There is a high degree of musical proficiency on display, yet this talent is applied inconsistently across the album. Positively in this regard, sections where a less cultured deathcore band may have fallen back on inserting another breakdown are often instead met with a mouth-watering dual guitar run from guitarists Jimmy Maes and Stephane Demonty. It is these sections where complex guitars are met by fast and tight drumming by Kevin Facella that set Cocyte apart from other bands happier to tread the centre ground of the deathcore genre. Where the band does not stray from the path is through their vocals – whilst Kevin Sanchez’s growls are competent, they are nothing more characteristic than that and do not stand out against Cocyte’s peers.

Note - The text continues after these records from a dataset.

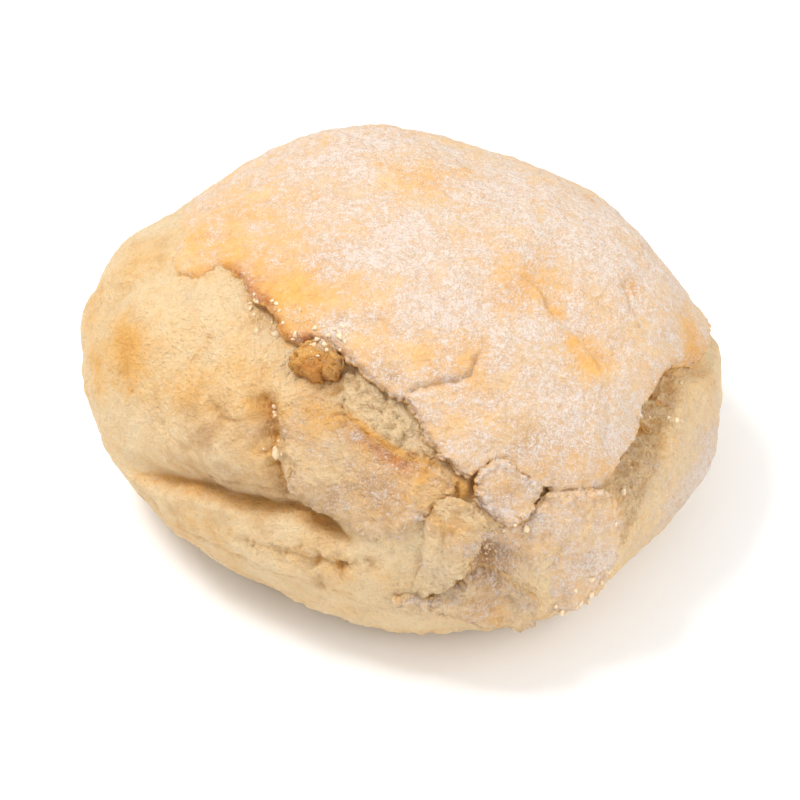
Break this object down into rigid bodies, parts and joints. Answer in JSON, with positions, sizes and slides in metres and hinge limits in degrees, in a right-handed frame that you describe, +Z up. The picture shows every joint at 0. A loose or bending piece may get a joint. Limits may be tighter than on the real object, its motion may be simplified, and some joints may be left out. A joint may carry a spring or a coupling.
{
  "type": "bread roll",
  "caption": "Round floured bread roll that burst on one side: a domed crust cap with a torn, lifted rim over pale folded dough, resting on a flat base.",
  "frame": {"origin": "on the floor under the middle of the roll's bounding box", "axes": "+Z up, +X along the roll's longest width, -Y towards the burst side"},
  "size_m": [0.1128, 0.0986, 0.058],
  "materials": {
    "crust": "matt baked crust dusted with flour"
  },
  "bodies": {
    "root": {"bread_roll": "crust"}
  },
  "joints": []
}
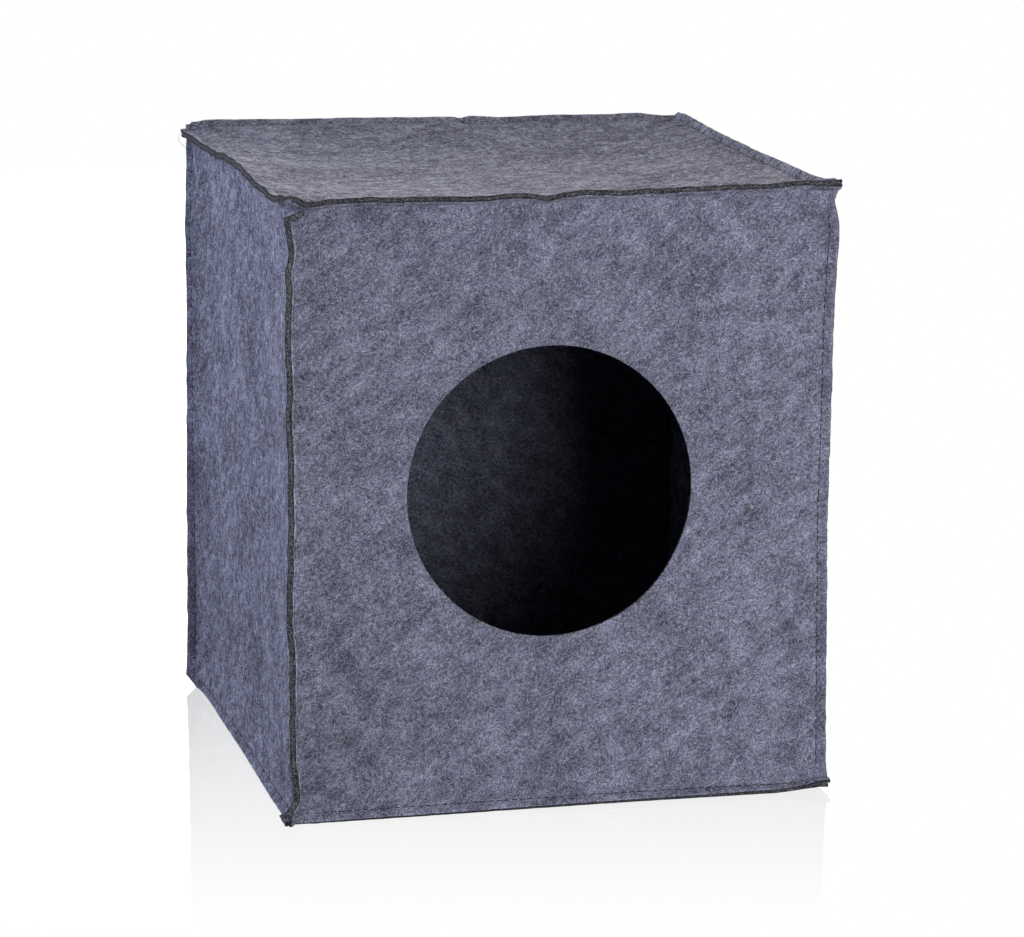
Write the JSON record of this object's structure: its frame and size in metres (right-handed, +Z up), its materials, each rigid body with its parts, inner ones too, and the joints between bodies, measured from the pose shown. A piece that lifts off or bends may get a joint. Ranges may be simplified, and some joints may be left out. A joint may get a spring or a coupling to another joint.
{
  "type": "cat house",
  "caption": "Soft cube-shaped cat house of stiff grey felt, sewn with outward seams, with a round entrance in the front.",
  "frame": {"origin": "on the ground, under the middle of the house", "axes": "+Z up, -Y out of the front with the round entrance, +X to the right of someone who looks at the front"},
  "size_m": [0.3446, 0.3446, 0.3838],
  "materials": {
    "felt": "matt needled felt, blue-grey with darker and lighter fibres",
    "thread": "dark grey polyester sewing thread, slight sheen"
  },
  "bodies": {
    "root": {"front_panel": "felt", "back_panel": "felt", "left_panel": "felt", "right_panel": "felt", "top_panel": "felt", "bottom_panel": "felt", "needle_thread_front_left": "thread", "needle_thread_front_right": "thread", "needle_thread_back_left": "thread", "needle_thread_back_right": "thread", "needle_thread_top_front": "thread", "needle_thread_top_back": "thread", "needle_thread_top_left": "thread", "needle_thread_top_right": "thread", "needle_thread_bottom_front": "thread", "needle_thread_bottom_back": "thread", "needle_thread_bottom_left": "thread", "needle_thread_bottom_right": "thread", "bobbin_thread_front_left": "thread", "bobbin_thread_front_right": "thread", "bobbin_thread_back_left": "thread", "bobbin_thread_back_right": "thread", "bobbin_thread_top_front": "thread", "bobbin_thread_top_back": "thread", "bobbin_thread_top_left": "thread", "bobbin_thread_top_right": "thread", "bobbin_thread_bottom_front": "thread", "bobbin_thread_bottom_back": "thread", "bobbin_thread_bottom_left": "thread", "bobbin_thread_bottom_right": "thread"}
  },
  "joints": []
}
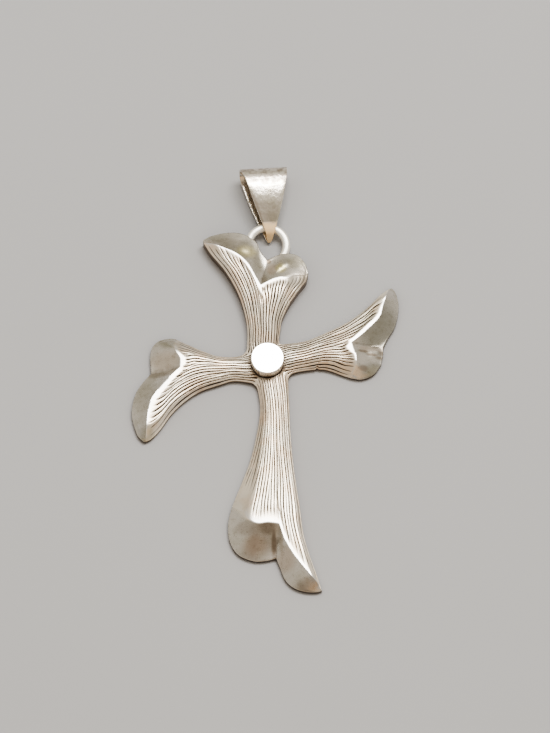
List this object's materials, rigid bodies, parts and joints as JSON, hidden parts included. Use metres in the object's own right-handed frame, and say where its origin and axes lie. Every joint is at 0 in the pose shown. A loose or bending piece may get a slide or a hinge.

Less positively, and the key drawback with this album, is the flow both between and occasionally within each track. Tempo changes can feel clumsy and cause certain tracks (straight off the bat in ‘We Are Divided’ as the first song following the intro; ’Shadows & Illusions’ failing to find its rhythm for the entire song) to pass by without leaving much of an impression, and the moves between some tracks in particular is especially grating. Each song as a standalone would be around par among the group, however as a full album there is no over-arching experience. Performing live, Cocyte would no doubt find a receptive audience immersing themselves in the music’s aggression and the band’s technical prowess; as a recording, the polish on the production shines through yet the songwriting lets the band down – songs feel very much like they have been built from Guitar Pro rather than growing organically.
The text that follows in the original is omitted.